Journal: Journal of Food Products Marketing, vol. 22, p. 824–850, 2016
Publisher: Haworth Press
International Standard Numbers:
Open Access: none
Consumers’ preferences for organic food have evolved in recent years, moving from altruistic values to more egoistic buying motivations, such as health promoting or nutritional aspects and sensory properties. Hypothesizing that organic consumers have peculiar preferences for naturalness-related sensory attributes, we developed the concept of the “core organic taste” based on the principles of a wholesome nutrition. This article investigates to what extent the “core organic taste” is relevant across different European countries and its potential relevance for food marketing. A sample of 1,798 organic food consumers was interviewed during 2010–2011 in six European countries. Explorative factor analysis, correlation analysis, ANOVA, and post hoc tests were applied to analyze the data.
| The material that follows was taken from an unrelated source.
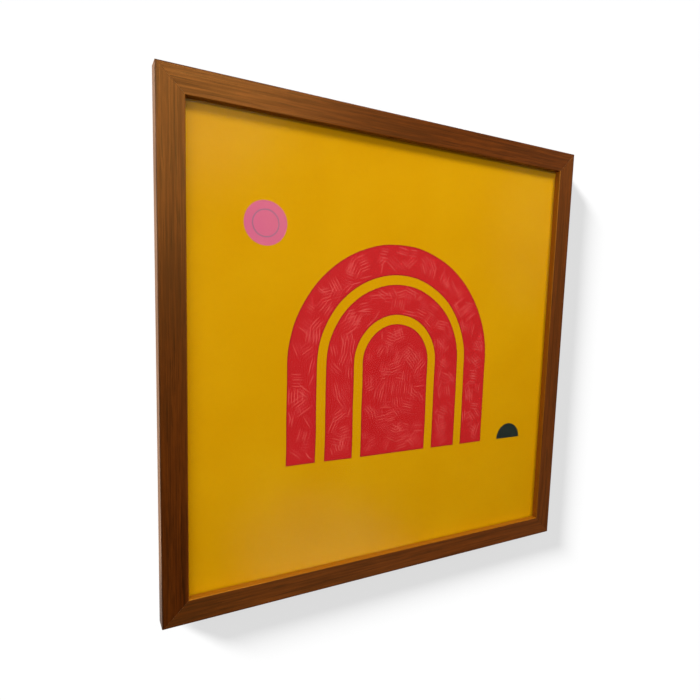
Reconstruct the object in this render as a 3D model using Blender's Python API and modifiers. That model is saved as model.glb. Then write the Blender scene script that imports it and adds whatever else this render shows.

Results show that the “core organic taste” is not applicable for all countries. Indeed, for most countries only single elements seem to be relevant. However, for Germany and Switzerland the “core organic taste”—representing the first “taste style”—has proven its potential value and points at the need for more research in this field. Depending on the country, product developers and marketers could potentially use different elements of the “core organic taste” to better meet organic consumers’ wishes and expectations. Finally, recommendations and suggestions for practitioners and academia are provided.